Created attachment 712975 [details] pulp-manage-db output the SON is a REALLY long line so was getting clipped by my terminal. here is the output redirected to a file
Created attachment 712977 [details] script that reproduces bug
https://github.com/pulp/pulp_rpm/pull/157
build: 2.1.0-0.25.beta
I applied the patch yesterday evening straight from github. first ran failed due to out of disk space. increased my /var/lib/mongodb volume from 15G to 25G and re-ran. the pulp-manage-db did eventually finish after 4 hr 45 min. and the mongodb volume is using 22GB after being complete. pulp does look to be running okay now. in the process of doing my daily (scheduled) syncs. So mongodb space is definitely bigger with the latest update. RAM usage for syncs is maybe a little bigger too.

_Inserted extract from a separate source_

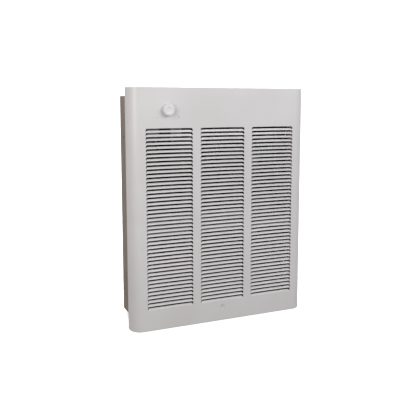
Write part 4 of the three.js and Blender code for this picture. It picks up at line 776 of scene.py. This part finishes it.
def makeWallBox():
    low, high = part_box("wall_box")
    bm = bmesh.new()
    for vert in bmesh.ops.create_cube(bm, size=1)["verts"]:
        vert.co = Vector([a if c < 0 else b for a, b, c in zip(low, high, vert.co)])
    bmesh.ops.bevel(bm, geom=bm.edges[:], offset=wallBox["fold"] * mm, offset_type="OFFSET",
                    segments=wallBox["foldSteps"], profile=0.5, affect="EDGES")
    bm.normal_update()
    panels = sorted(bm.faces, key=lambda face: -face.calc_area())[:6]
    outlines = [(face.normal.copy(), list(face.verts)) for face in panels]
    bmesh.ops.delete(bm, geom=panels, context="FACES_ONLY")
    screwX, screwZ = [abs(value) for value in centreOf("chassis_screw_4")]
    knockoutXs = [low.x + (wallBox["knockoutFirst"] + i * wallBox["knockoutPitch"]) * mm for i in (0, 1)]
    boss, knockout, weld = wallBox["boss"], wallBox["knockout"], wallBox["weld"]
    for normal, outline in outlines:
        loops = [outline]

        def press(centre, profile, closed, normal=normal):
            axis = max(range(3), key=lambda k: abs(normal[k]))

            def place(u, v, depth):
                point = [u, v]
                point.insert(axis, high[axis] - depth if normal[axis] > 0 else low[axis] + depth)
                return point

            return pressing(bm, place, centre, profile, wallBox["sides"], closed)

        if normal.y > 0.5:  # the back: four bosses for the chassis screws and two knockouts
            loops += [press((x, z), boss, False) for x in (-screwX, screwX) for z in (-screwZ, screwZ)]
            loops += [press((x, low.z + wallBox["knockoutFirst"] * mm), knockout, True) for x in knockoutXs]
        elif normal.y < -0.5:  # the rim: the mouth and two slots for the cover's hooks
            rim = wallBox["rim"] * mm
            loops.append(cornered(bm, low.x + rim, high.x - rim, low.z + rim, high.z - rim, low.y))
            slotWide, slotHigh = [value * mm / 2 for value in wallBox["hookSlot"]]
            slotTop = high.z - wallBox["hookSlotTop"] * mm
            for x in (-cover["hookX"] * mm, cover["hookX"] * mm):
                loops.append(cornered(bm, x - slotWide, x + slotWide, slotTop - 2 * slotHigh, slotTop, low.y))
        elif abs(normal.z) > 0.5:  # top and bottom: two knockouts, and the corner tabs' spot welds
            loops += [press((x, (low.y + high.y) / 2), knockout, True) for x in knockoutXs]
            setbacks = [(wallBox["weldSetback"] + i * wallBox["weldPitch"]) * mm for i in range(wallBox["welds"])]
            for x in (low.x + wallBox["weldInset"] * mm, high.x - wallBox["weldInset"] * mm):
                loops += [press((x, high.y - setback), weld, True) for setback in setbacks]
        else:  # the sides: nail holes
            nailZ = high.z - wallBox["nailInset"] * mm
            for setback in wallBox["nailSetbacks"]:
                loops += [press((high.y - setback * mm, z), [(wallBox["nailHole"] / 2, 0)], False)
                          for z in (-nailZ, nailZ)]
        fillPanel(bm, loops)
    outward(bm)
    tray = thicken(newObject("wallBox", bm), wallBox["sheet"] * mm)
    fit(shade(tray, 38), "box_paint", "cabinet", "wall_box")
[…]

I'm on a 8GB VM dedicated to pulp and pulp is using about 4.5GB and mongo 3.5GB at the moment.
Hi Steven, As to the RAM usage during repo syncs a recent patch was merged yesterday which will significantly decrease memory usage during syncs: The patch is here: https://github.com/pulp/pulp_rpm/pull/152 This is incorporated in the pulp 2.1.0-0.26-beta build RPMs Would you apply the patch and perform a resync and let us know what you see? I suspect memory usage will decrease noticeably. Below is what I see when syncing a typical RHEL 6.2 repo with ~7k RPMs VSZ: ~2.5GB RSS: ~1.2GB prior to the patch I was closer to what you saw with VSZ around 4.8GB, RSS: 3.5GB
good to hear on the performance work. I'm on bug 873313, so I'll put results in there. I have updated to .26 beta and will do some testing.

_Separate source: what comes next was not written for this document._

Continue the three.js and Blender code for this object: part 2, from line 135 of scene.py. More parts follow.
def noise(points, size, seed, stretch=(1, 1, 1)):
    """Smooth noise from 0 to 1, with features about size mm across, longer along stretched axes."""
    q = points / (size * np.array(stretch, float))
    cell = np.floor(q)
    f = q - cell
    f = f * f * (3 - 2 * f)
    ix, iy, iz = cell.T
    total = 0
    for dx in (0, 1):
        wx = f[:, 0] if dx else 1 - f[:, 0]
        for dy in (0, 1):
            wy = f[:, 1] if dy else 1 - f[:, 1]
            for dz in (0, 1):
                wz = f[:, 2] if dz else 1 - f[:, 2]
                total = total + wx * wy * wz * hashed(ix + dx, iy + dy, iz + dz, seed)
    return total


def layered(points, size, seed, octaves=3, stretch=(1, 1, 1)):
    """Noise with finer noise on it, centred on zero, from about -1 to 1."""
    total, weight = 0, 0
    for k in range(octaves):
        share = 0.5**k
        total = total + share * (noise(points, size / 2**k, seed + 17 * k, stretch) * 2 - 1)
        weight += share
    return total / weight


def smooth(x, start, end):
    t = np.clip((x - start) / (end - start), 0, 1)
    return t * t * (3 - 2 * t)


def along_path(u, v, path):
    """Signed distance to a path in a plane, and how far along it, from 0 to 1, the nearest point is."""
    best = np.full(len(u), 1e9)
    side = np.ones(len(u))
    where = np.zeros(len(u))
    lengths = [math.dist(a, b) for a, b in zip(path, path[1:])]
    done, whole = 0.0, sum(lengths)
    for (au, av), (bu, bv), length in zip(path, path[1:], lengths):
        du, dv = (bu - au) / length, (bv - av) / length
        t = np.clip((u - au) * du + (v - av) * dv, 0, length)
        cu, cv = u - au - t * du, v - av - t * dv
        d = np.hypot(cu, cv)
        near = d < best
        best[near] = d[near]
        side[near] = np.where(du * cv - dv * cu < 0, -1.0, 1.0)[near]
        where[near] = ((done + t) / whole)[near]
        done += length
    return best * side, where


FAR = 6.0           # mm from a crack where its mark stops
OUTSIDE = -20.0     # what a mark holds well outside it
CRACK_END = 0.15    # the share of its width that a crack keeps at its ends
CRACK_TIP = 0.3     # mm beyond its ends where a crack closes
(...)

To verify, grab this RPM (which includes non-UTF8 text in its metadata) and upload it to a pulp repository: http://pkgs.org/centos-5-rhel-5/centos-rhel-i386/man-pages-da-0.1.1-12.1.1.noarch.rpm.html Now we need to use mongo directly to remove some data from the database that the migration will re-generate. $ mongo > use pulp_database > db.units_rpm.find({name:"man-pages-da"}, {filelist:1}) > // verify that the output is a list of files, as this is what the migration will re-generate > db.units_rpm.update({name:"man-pages-da"}, {"$unset": {filelist:1}}) > // verify that the output does not show a file list Keep the mongo shell open, and in another terminal, run the migration manually with: $ python /path/to/pulp_rpm/migrations/0005_rpm_changelog_files.py Probably it's in something like /usr/lib/python2.7/site-packages/pulp_rpm/migrations/ Back in your mongo shell, run the "find" command again to verify that the filelist is back. If the migration didn't cause any errors, the bug is verified.

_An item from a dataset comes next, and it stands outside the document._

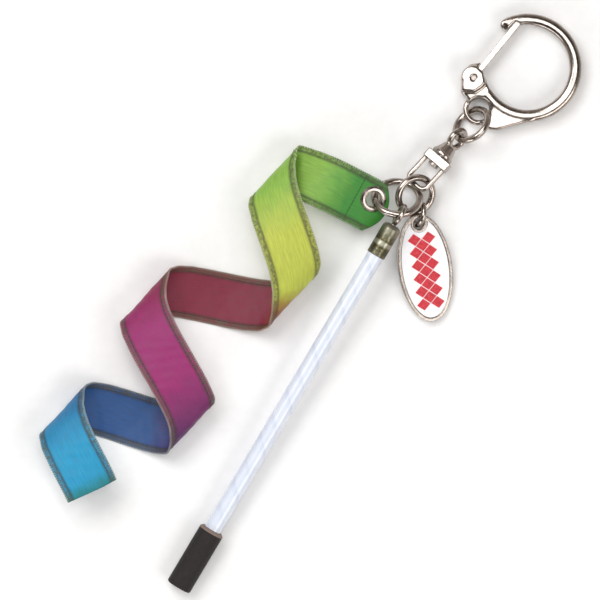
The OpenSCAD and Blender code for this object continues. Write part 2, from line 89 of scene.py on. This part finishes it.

verified switched to db pulp_database > db.units_rpm.find({name:"man-pages-da"}, {filelist:1}) { "_id" : "a0ac1c96-e2b8-403a-a808-4c17e2e8f8e4", "filelist" : [ "/usr/share/man/da/man1/chgrp.1.gz", "/usr/share/man/da/man1/chmod.1.gz", "/usr/share/man/da/man1/chown.1.gz", "/usr/share/man/da/man1/dd.1.gz", "/usr/share/man/da/man1/df.1.gz", "/usr/share/man/da/man1/gnome-wm.1.gz", "/usr/share/man/da/man1/make.1.gz", "/usr/share/doc/man-pages-da-0.1.1/AUTHORS", "/usr/share/doc/man-pages-da-0.1.1/ChangeLog", "/usr/share/doc/man-pages-da-0.1.1/læsmig" ] } { "_id" : "a4132ed3-d1c4-4d24-8bfc-ff2d08ca5a0e" } > > > db.units_rpm.update({name:"man-pages-da"}, {"$unset": {filelist:1}}) > > > > db.units_rpm.find({name:"man-pages-da"}, {filelist:1}) { "_id" : "a0ac1c96-e2b8-403a-a808-4c17e2e8f8e4" } { "_id" : "a4132ed3-d1c4-4d24-8bfc-ff2d08ca5a0e" } > root@mgmt8 ~]# python /usr/lib/python2.7/site-packages/pulp_rpm/migrations/0005_rpm_changelog_files.py [root@mgmt8 ~]# > > db.units_rpm.find({name:"man-pages-da"}, {filelist:1}) { "_id" : "a0ac1c96-e2b8-403a-a808-4c17e2e8f8e4", "filelist" : [ "/usr/share/doc/man-pages-da-0.1.1/AUTHORS", "/usr/share/doc/man-pages-da-0.1.1/ChangeLog", "/usr/share/doc/man-pages-da-0.1.1/læsmig", "/usr/share/man/da/man1/chgrp.1.gz", "/usr/share/man/da/man1/chmod.1.gz", "/usr/share/man/da/man1/chown.1.gz", "/usr/share/man/da/man1/dd.1.gz", "/usr/share/man/da/man1/df.1.gz", "/usr/share/man/da/man1/gnome-wm.1.gz", "/usr/share/man/da/man1/make.1.gz" ] } { "_id" : "a4132ed3-d1c4-4d24-8bfc-ff2d08ca5a0e" } >
Pulp 2.1 released http://www.pulpproject.org/2013/04/05/pulp-2-1-0-released/